Склонившись так, что полы камзола взметнули лёгкое облачко пыли с наскоро подметённого паркета, он произнёс:
— Ваше величество! Я почту за счастье служить избраннице божьей и народной.
Через несколько дней, седьмого июля, был обнародован манифест императрицы «Самовластие, не обузданное добрыми и человеколюбивыми качествами в государе, владеющем самодержавно, есть такое зло, которое многим пагубным следствиям непосредственно бывает причиною».
Переворот был окончен. Жизнь быстро входила в обычную колею. Бывший император содержался под караулом; Екатерина лично отобрала наиболее надёжных солдат для караульной команды.
— Я выбирала самых мягких, — пояснила она, передавая список.
Начальство над караулом было вверено Алексею Орлову, Пассеку и поручику Баскакову. Оставалось выбрать место для заключения сверженного монарха. Самым подходящим казался Шлиссельбург. Но впредь до того, как будет подготовлено помещение в крепости, Петра III отправили в Ропшинский дворец.
3
Дворец этот был выстроен Петром Великим и подарен пытошному мастеру, князю Ромодановскому. С этой поры на него легла тень зловещей славы владельца. Люди издали с ужасом смотрели на зелёную рощу, пруды с белоснежными лебедями, поэтические беседки, — всё, казалось, пахло кровью, каждое дерево напоминало дыбу. Потом дворец был подарен Петру III; он редко бывал здесь, предпочитал Ораниенбаум. Сюда-то Алексей Орлов с Баскаковым привезли его после отречения.
Пётр беспробудно пил, облака сизого дыма застилали его комнату.
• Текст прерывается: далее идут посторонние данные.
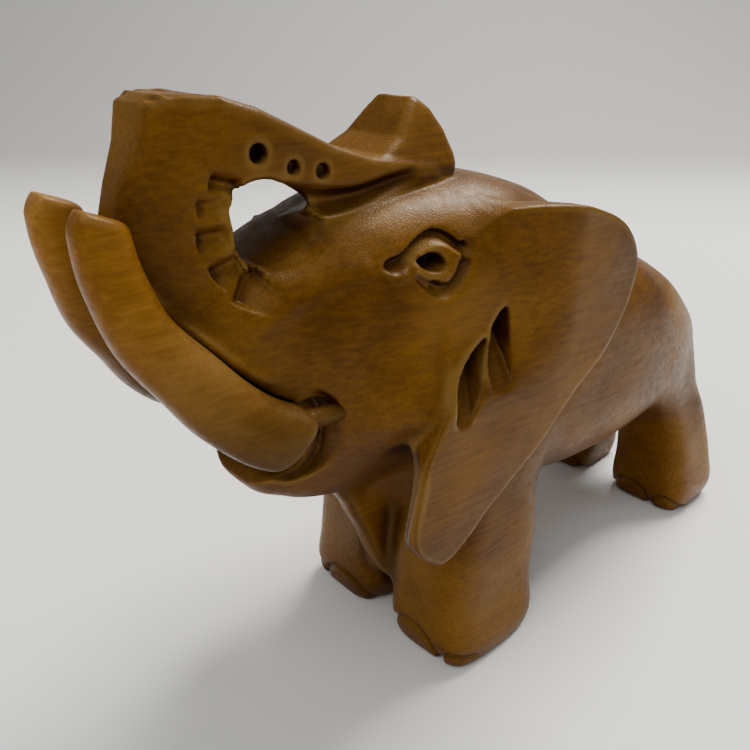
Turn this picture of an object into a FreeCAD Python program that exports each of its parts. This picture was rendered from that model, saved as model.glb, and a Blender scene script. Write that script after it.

В несчастии он не мог найти себя: он то повышал голос, требуя быстрого исполнения его повелений, то бросался целовать руку Панину или Орлову. Караульные солдаты ненавидели его; офицеры были с ним грубы. Один Орлов проявлял снисходительность, иногда даже любезность: играл с ним в карты, ссужая при этом деньгами, доставал книги.
Но Орлов думал своё: сверженный Пётр — это мушка на лице Екатерины; пока он жив, ей нет покоя. Ни Ропша, ни толстые стены Шлиссельбурга не скроют память о нём от всех недовольных. Есть только один решающий выход, которого никогда не назовёт государыня, но о котором втайне мечтает: внезапная смерть мужа. Те, кто услужили ей однажды, должны услужить во второй раз.